-- GIVEN DATA start --
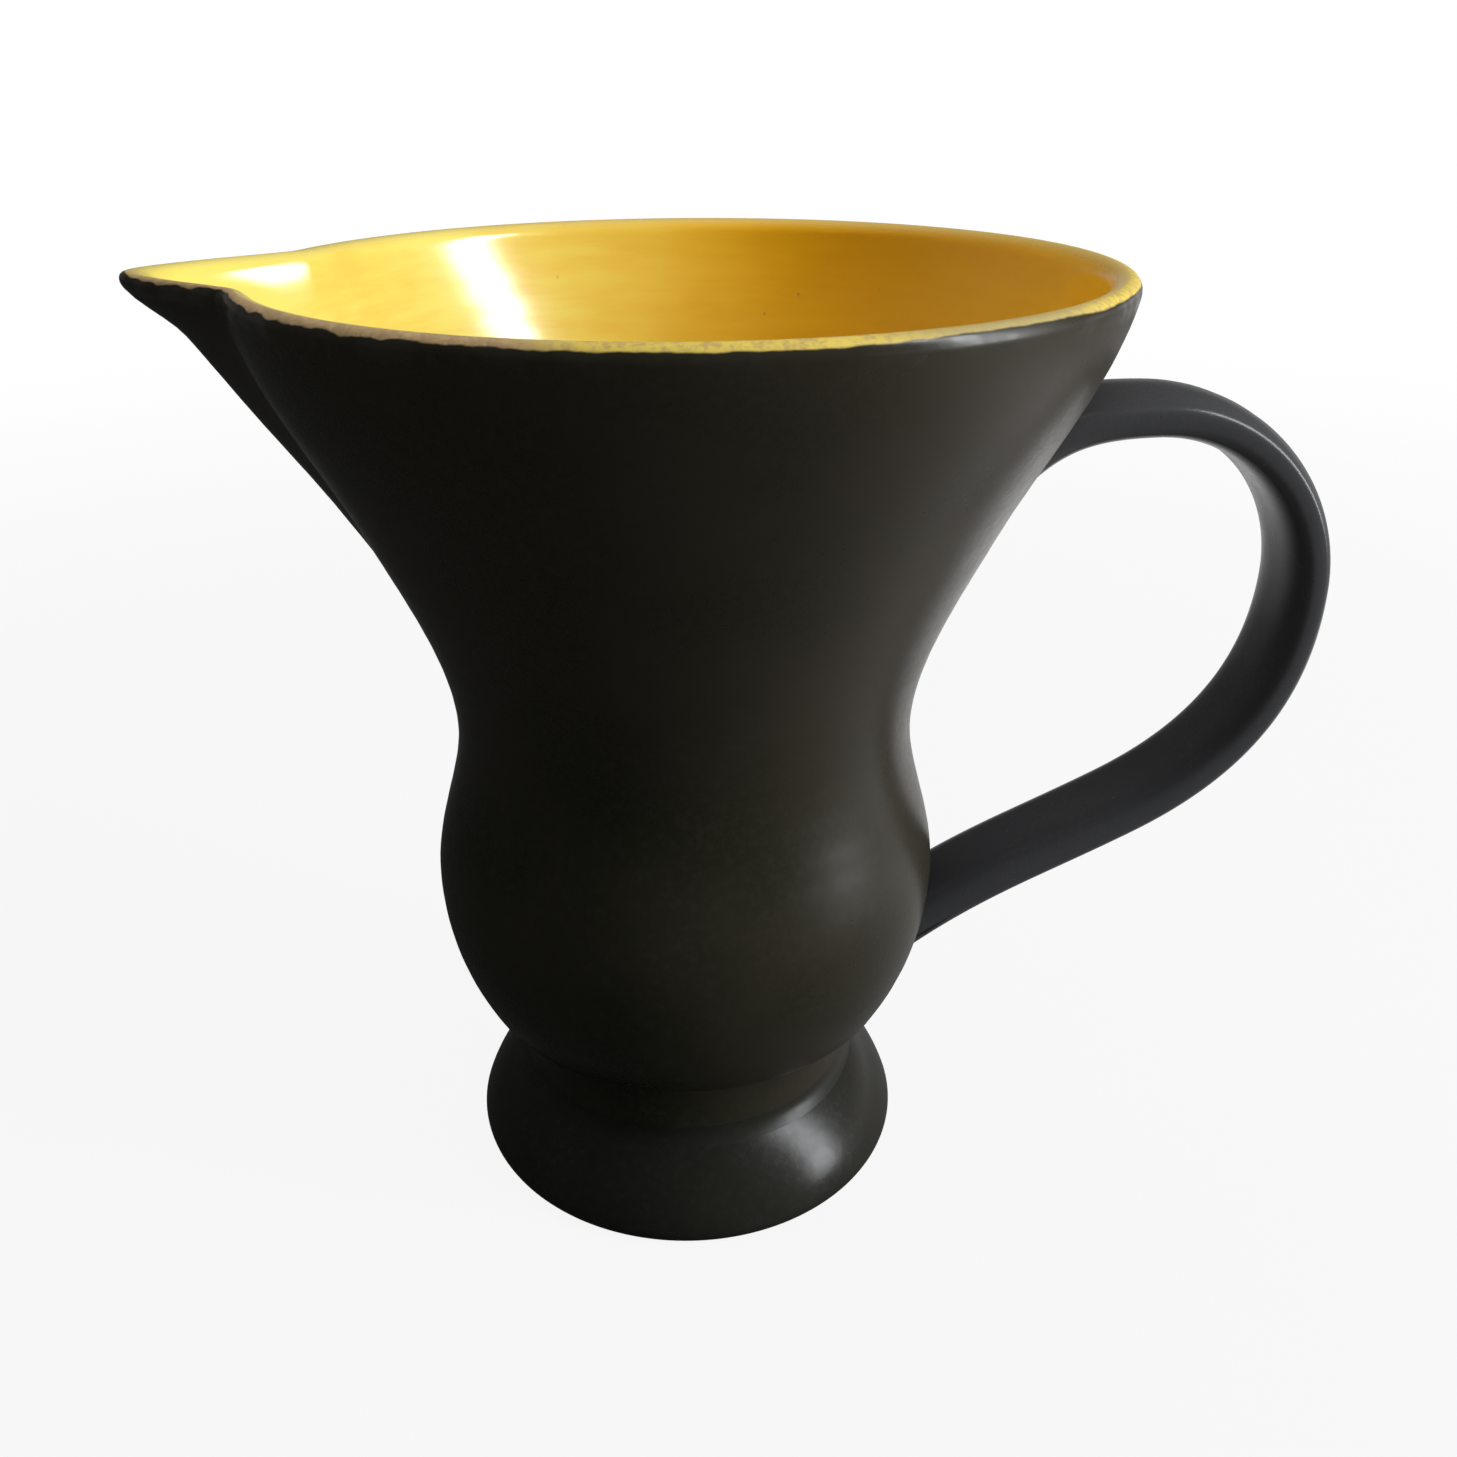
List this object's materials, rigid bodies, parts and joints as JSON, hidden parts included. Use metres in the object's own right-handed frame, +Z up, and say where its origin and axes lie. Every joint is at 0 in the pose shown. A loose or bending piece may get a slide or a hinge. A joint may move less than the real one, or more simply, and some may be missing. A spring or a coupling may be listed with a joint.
{
  "type": "oinochoe jug",
  "caption": "Footed pouring jug with a round bowl, drawn waist, flaring mouth, beaked spout and one strap handle; matte black outside, glossy yellow inside.",
  "frame": {"origin": "centre of the ring that the foot rests on, on the jug's axis", "axes": "+Z up along the jug's axis, +X towards the handle, so the spout pours along -X"},
  "size_m": [0.206, 0.1444, 0.17],
  "materials": {
    "black_clay": "satin",
    "black_slip": "satin",
    "yellow_glaze": "gloss"
  },
  "bodies": {
    "root": {"foot": "black_clay", "foot_seam_slip": "black_slip", "bowl": "black_clay", "flared_mouth": "black_clay", "pouring_spout": "black_clay", "spout_seam_slip": "black_slip", "handle": "black_clay", "handle_root_slip": "black_slip", "handle_tail_slip": "black_slip", "bowl_glaze": "yellow_glaze", "mouth_glaze": "yellow_glaze", "spout_glaze": "yellow_glaze"}
  },
  "joints": []
}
-- GIVEN DATA end --
All of the material above needs to be copied exactly.

SOLUTION BELOW:
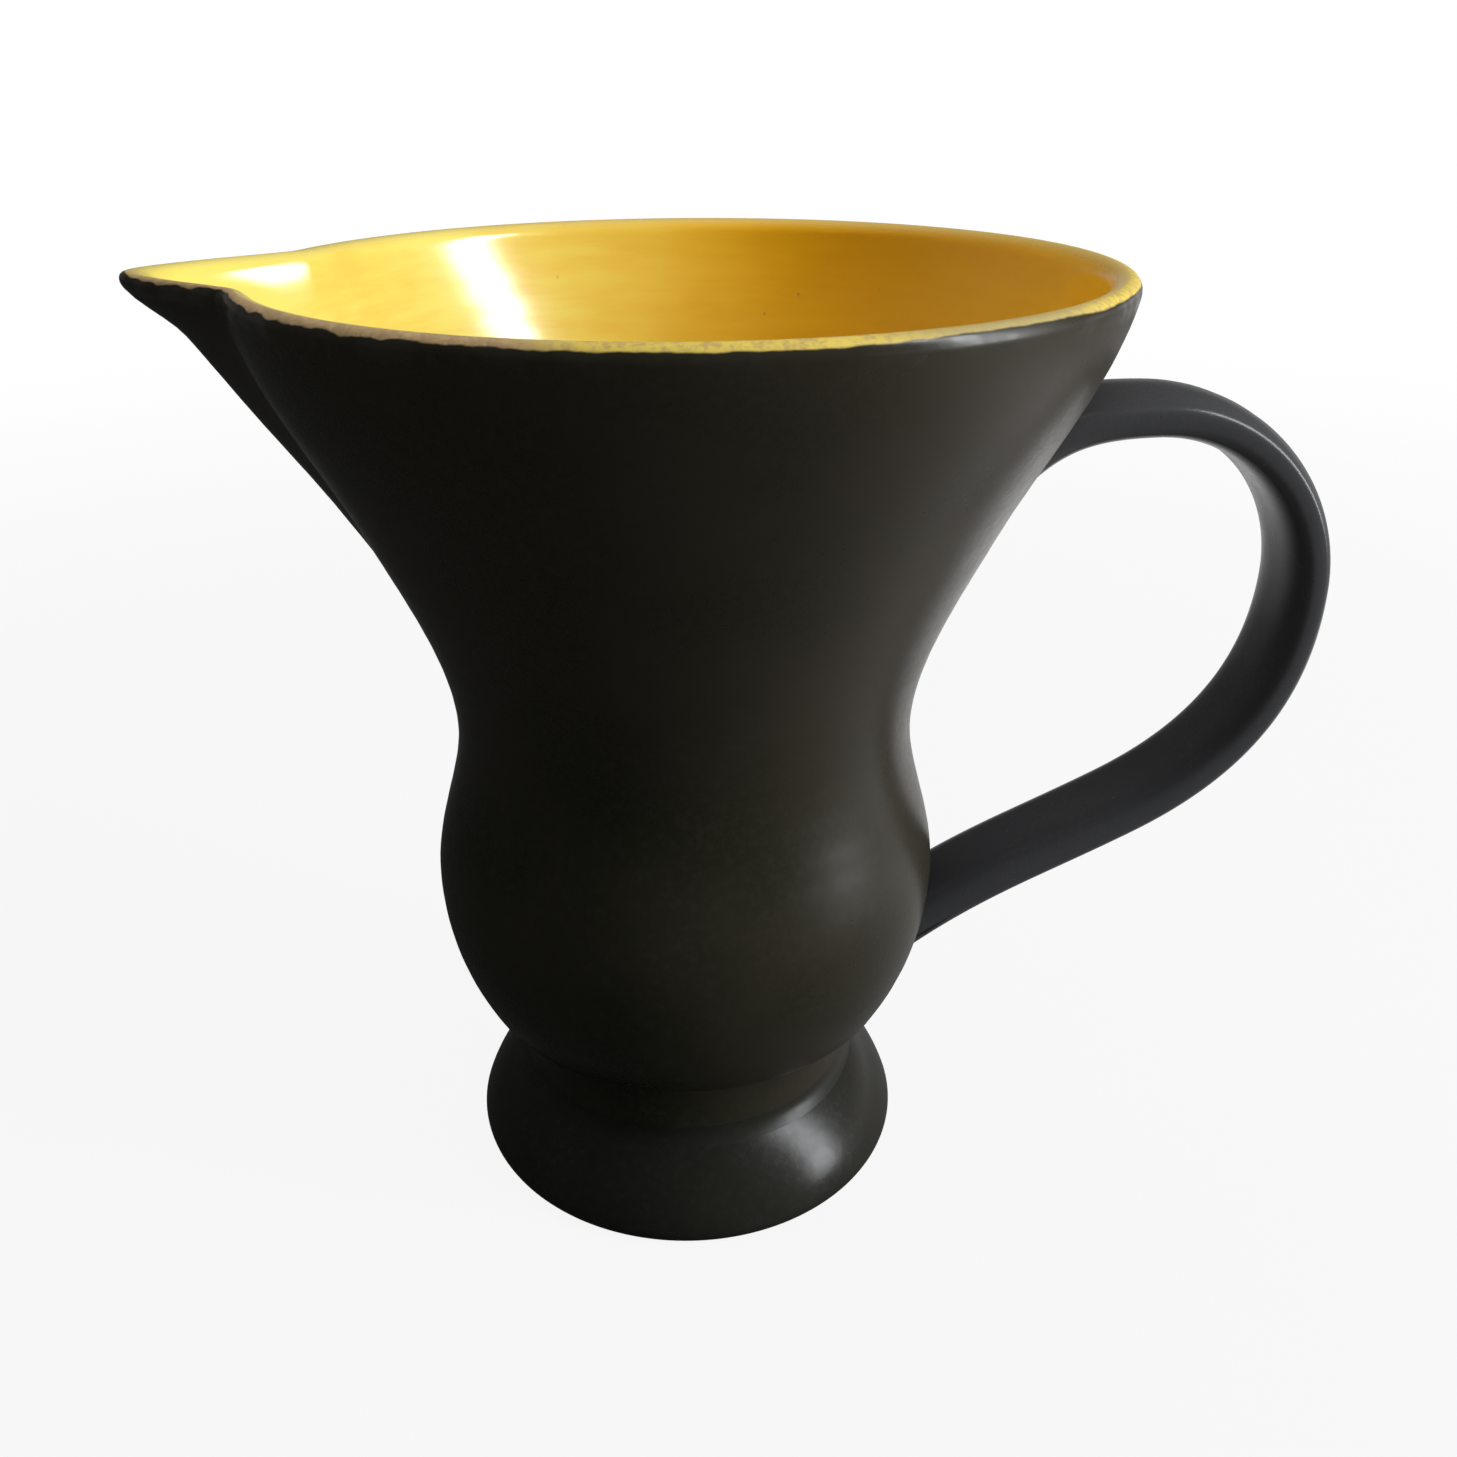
List this object's materials, rigid bodies, parts and joints as JSON, hidden parts included. Use metres in the object's own right-handed frame, +Z up, and say where its origin and axes lie. Every joint is at 0 in the pose shown. A loose or bending piece may get a slide or a hinge. A joint may move less than the real one, or more simply, and some may be missing. A spring or a coupling may be listed with a joint.
{
  "type": "oinochoe jug",
  "caption": "Footed pouring jug with a round bowl, drawn waist, flaring mouth, beaked spout and one strap handle; matte black outside, glossy yellow inside.",
  "frame": {"origin": "centre of the ring that the foot rests on, on the jug's axis", "axes": "+Z up along the jug's axis, +X towards the handle, so the spout pours along -X"},
  "size_m": [0.206, 0.1444, 0.17],
  "materials": {
    "black_clay": "satin",
    "black_slip": "satin",
    "yellow_glaze": "gloss"
  },
  "bodies": {
    "root": {"foot": "black_clay", "foot_seam_slip": "black_slip", "bowl": "black_clay", "flared_mouth": "black_clay", "pouring_spout": "black_clay", "spout_seam_slip": "black_slip", "handle": "black_clay", "handle_root_slip": "black_slip", "handle_tail_slip": "black_slip", "bowl_glaze": "yellow_glaze", "mouth_glaze": "yellow_glaze", "spout_glaze": "yellow_glaze"}
  },
  "joints": []
}